Lear had a wish to draw the sites of the two classic scenes which we had seen from a distance from the Attic side: Eretria, the old rival of Chalcis, the unhappy town on which the vengeance of the Persians had fallen before Marathon, and Cumi at the back of the island, the reputed founder of colonies bearing the same name on the Campanian shore of Italy and in Asia Minor.[30] From there we projected a week’s tour, crossing the lower slopes of Mount Dirphe to the wooded district of Achmet Aga, in the centre of the island, the Noel property, and to Castaniotissa at the North end, where our letters also lay to Mr Leeves, an English proprietor, and possibly to cross from thence to the parts opposite Lamia and Thermopylae and the frontier on the North.[31]

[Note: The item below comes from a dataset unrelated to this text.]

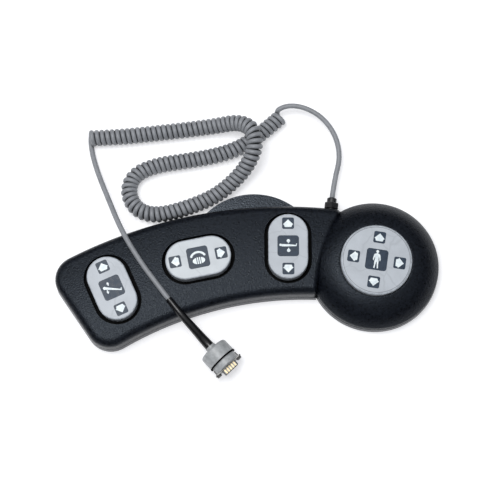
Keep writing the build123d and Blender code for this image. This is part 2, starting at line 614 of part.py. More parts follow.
def plug_nodes():
    """The round plug, along its axis from the boot to the pins."""
    collar = rod(5.2, 0, 3.4)
    shell = rod(14.5, 3.4, 17.0)
    shell = fillet(shell.edges().group_by(Axis.Z)[0], 2.6)
    shell -= rod(12.6, 6.0, 18.0)
    shell = shell + collar - rod(2.7, -1, 7)
    ring = rod(13.1, 18.4, 25.0)
    ring = fillet(ring.edges().group_by(Axis.Z)[-1], 0.8)
    ring += rod(12.5, 15.0, 18.4)
    ring -= slab(d_outline(19.4, 11.0), 14.0, 26.0)
    flange = slab(Rectangle(12.5, 30.8), 25.0, 26.0)
    flange = fillet(flange.edges().filter_by(Axis.Z), 2.2)
    d_shell = flange + slab(d_outline(17.0, 8.4), 26.0, 30.4) + slab(d_outline(19.2, 10.8), 22, 25)
    d_shell -= slab(d_outline(16.0, 7.4), 21.0, 31.0)
    insulator = slab(d_outline(15.9, 7.3), 21.0, 26.0)
    for pin in make_pins():
        insulator -= pin
    jacks = []
    for side in (-1, 1):
        spot = Pos(0, side * 12.5)
        d_shell -= spot * rod(1.6, 20, 28)
        ring -= spot * rod(1.6, 19, 27)
        head = slab(RegularPolygon(2.4, 6, major_radius=False), 26.0, 28.0)
        head = chamfer(head.edges().group_by(Axis.Z)[-1], 0.4)
        jack = spot * (head + rod(1.55, 20, 26) - rod(1.1, 26.5, 29))
        jacks.append(jack)
    pieces = {
        "plug_shell": shell,
        "plug_o_ring": tube(14.8, 12.5, 17.0, 18.4),
        "plug_front_ring": ring,
        "plug_d_shell": d_shell,
        "plug_insulator": insulator,
        "plug_pins": make_pins(),
        "plug_jackscrews": jacks,
    }
    where = along(PLUG_REAR, PLUG_ANGLE)
    return {node: place(where, shape) for node, shape in pieces.items()}


# ---- free cord ----------------------------------------------------------------------------------
def cord_path(name, points):
    """Straight runs joined by tangent arcs, each as large as its two runs allow."""
    points = [Vector(*point) for point in points]
    radii = []
    for before, corner, after in zip(points, points[1:], points[2:]):
        turn = math.radians((corner - before).get_angle(after - corner))
        shorter = min((corner - before).length, (after - corner).length)
        radii.append(0.45 * shorter / math.tan(turn / 2))
    print(name, "radii", [round(radius) for radius in radii])
    return FilletPolyline(*points, radius=radii)


def cord_solid(name, points, radius):
    """A round tube along the route, with its volume compared to section times length."""
    path = cord_path(name, points)
    start = Plane(origin=path @ 0, z_dir=path % 0)
    solid = sweep(start * Circle(radius), path=path)
    expected = math.pi * radius ** 2 * path.length
    print(name, "length", round(path.length, 1), "volume ratio", round(solid.volume / expected, 4))
    return solid


def make_boot():
    """The tapered boot from the cord over the arm's front edge to the plug."""
    spine = [Vector(*point) for point in BOOT_POINTS + (PLUG_REAR,)]
    boot = None
    for first, second, low, high in zip(spine, spine[1:], BOOT_RADII, BOOT_RADII[1:]):
        step = second - first
        frame = Plane(origin=first, z_dir=step)
        cone = frame.location * Pos(0, 0, step.length / 2) * Cone(low, high, step.length)
        boot = cone if boot is None else boot + Pos(first) * Sphere(low) + cone
    return boot


# ---- writing ------------------------------------------------------------------------------------
def place(where, shape):
    if isinstance(shape, list):
        return [where * piece for piece in shape]
    return where * shape


def write(node, shape):
    pieces = shape if isinstance(shape, list) else shape.solids()
    solid = pieces[0] if len(pieces) == 1 else Compound(children=list(pieces))
    solid.label = node
    export_step(solid, f"parts/{node}.step")


def main():
    os.makedirs("parts", exist_ok=True)
    nodes = {
        "lower_case": make_lower_case(),
        "upper_case": make_upper_case(),
        "case_gasket": make_gasket(),
        "case_screws": make_case_screws(),
        "rubber_feet": make_feet(),
        "rail_inserts": make_rail_inserts(),
        "main_board": make_main_board(),
        "board_screws": make_board_screws(),
        "board_connectors": make_board_connectors(),
        "well_screws": make_well_screws(),
        "pod_cable": make_pod_cable(),
    }
    for number, station in enumerate(PAD_STATIONS, 1):
        nodes.update(rocker_pad_nodes(number, station))
    nodes.update(round_pad_nodes())
    nodes.update(gland_nodes())
    nodes.update(plug_nodes())
    nodes["plug_boot"] = make_boot()
    nodes["cord_lead_a"] = cord_solid("cord_lead_a", LEAD_A, CORD_RADIUS)
    nodes["cord_coil"] = cord_solid("cord_coil", COIL, COIL_RADIUS)
    nodes["cord_lead_b"] = cord_solid("cord_lead_b", LEAD_B, CORD_RADIUS)
    for node, shape in nodes.items():
        write(node, shape)


main()
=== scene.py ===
"""Looks of the hand controller: materials, printed pads, curly cord, boot and plug, in metres."""
import json
import math

import bmesh
import bpy
from mathutils import Matrix, Vector


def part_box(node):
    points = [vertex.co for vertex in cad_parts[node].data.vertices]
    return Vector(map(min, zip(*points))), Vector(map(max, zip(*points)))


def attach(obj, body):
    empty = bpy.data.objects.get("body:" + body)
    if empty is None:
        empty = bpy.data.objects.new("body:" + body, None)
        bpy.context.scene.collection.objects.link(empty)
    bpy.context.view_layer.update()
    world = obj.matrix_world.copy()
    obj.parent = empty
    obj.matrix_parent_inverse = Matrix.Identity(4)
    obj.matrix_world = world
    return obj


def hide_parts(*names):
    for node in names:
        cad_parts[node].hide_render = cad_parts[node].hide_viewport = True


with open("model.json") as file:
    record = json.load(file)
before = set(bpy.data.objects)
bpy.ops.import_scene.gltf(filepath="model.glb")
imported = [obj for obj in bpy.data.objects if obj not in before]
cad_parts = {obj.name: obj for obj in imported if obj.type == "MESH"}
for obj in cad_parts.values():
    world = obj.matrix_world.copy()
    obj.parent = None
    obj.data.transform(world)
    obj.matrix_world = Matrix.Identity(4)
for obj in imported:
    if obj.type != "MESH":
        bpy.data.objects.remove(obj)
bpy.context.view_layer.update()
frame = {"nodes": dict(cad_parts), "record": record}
NODES = frame["nodes"]
SLOT_OF = {part["node"]: part["material_slot"] for part in frame["record"]["subparts"]}
MM = 0.001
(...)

Our first day’s route from Chalcis was South, by Eretria to Aliveri, along the shore, under the mountain, and looking on the opposite Attic shore which we had left, through olive woods of Vassiliko, to Eretria at sunset — the sun in golden light upon houses, Acropolis, and mountain above, and upon sea and shore, where once was harbour, and the ships, which the Persians carried off. At Aliveri we entered the great plain to Cumi on the Eastern coast, and left the shores of the Euripus, with regret for loss of the daily sea baths we had enjoyed on either shore morning and mid-day. The sketch at Aliveri is marked by a vignette in the corner, which adds a humorous interest – a string of mules, laden with fir poles slung St Andrew’s cross wise, had shied at the white umbrella of the artist and much disturbed him in his sketch {sketch 53}. He has described the scene in which easel, umbrella and artist are toppled over with a legend of exclamation — “Ah! Croce di San Andrea!!

The next series of sketches, not less than twenty-five in number, during the next week, represent a great variety of Euboean scenery, mountain, and wood with distant views, and glen, and plain, comparatively unknown, and beautiful. Lear revelled in the scenes — “far finer than he had ever seen in the way of forest”, “finer than three times multiplied Dovedale and Derbyshire” — forest scenery, unusual in any other part of Greece, for Euboea had escaped the ravages of the Turks and Greeks in the late war, for the most part.

They illustrate the topography of the island, divided nearly in half by the great plain between the Northern and Southern blocks of mountain, Kandili and Dirphe in the North and centre, and the Karysto range on the South. This great plain is the waist of the long body of the island and stretching from Aliveri on the Western channel to Cumi on the Eastern Sea, and was the Lelantean plain, the most fertile granary of the island, which had in Venetian times a special officer to look after its irrigation and regulate the export of its harvests: “whose famous vineyards were in ancient days an object of unceasing strife between the rival cities of Chalcis and Eretria”.

Monday 19 June [continued]

We dined at noon (soup, fish, curry, roast fowl and pudding). After coffee and pipe, slept till 2, when old Janni packed up and packed us off in a hurry. Baggage badly loaded, and fell off close to the town. Thence we went by a beastly paved road, coasting the low shallow straits. Many springs of clear water running from below the harsh, bare, rocky hill on our left. (We passed an Aqueduct half a mile from Chalcis.) A long tract of very pretty ground, full of fine olives, succeeded, with Mt Dirphe always in view. Drew — the ground overspread with Acanthus, Clematis, etc. From 4 to 6 p.m. tiresome undulations of uninteresting low slopes near the sea — now and then a peep of the Oripo shore opposite. 6.30. a world of Lentisk, with garden paths. Just before sunset we got to the plain of Eretria, in time to secure the shadows of the mountain and Acropolis Hill — very fine and wild, and might make a good picture, with its deep-rooted Lentisk foreground, its gray rocky-path sides, its red road winding away, and its intense lilac distant hills. Janni went on before. While C. and I stayed to sketch, mules laden with long cross beams of wood nearly destroyed me, upsetting artist, sketching stool and all. {sketch 53} Little is left of the ancient Eretria, and the modern village is a queer dishevelled place of small square houses — like boxes or dominoes — many roofless and falling. We found things partly ready in one of these empty stalls — a strange land is this Greece! And after half an hour they gave us as good a tea as one could have in Grosvenor or Belgrave Square.


[27] There was a substantial Black population in Greece at this period, brought into the Ottoman Empire as slaves, often originally from the Sudan.

[28] Although the new Greek Constitution of 1844 had established a parliament and limited the powers of the King, sporadic uprisings continued, encouraged by the European revolutions of 1848. The area near Lamia was particularly unsettled.

[29] Vassilios Boudouris was a prominent Greek politician from Euboea, where his family owned magnesite and chromium mines. Descendants of the Doucas family, originally Byzantine nobility, still lived in Euboea.

[30] Ancient Cumi (modern Kymi) founded Cumae in Southern Italy and Cyme in Asia Minor.

[31] Before 1881 the Greek-Turkish border was only a short distance north of Lamia.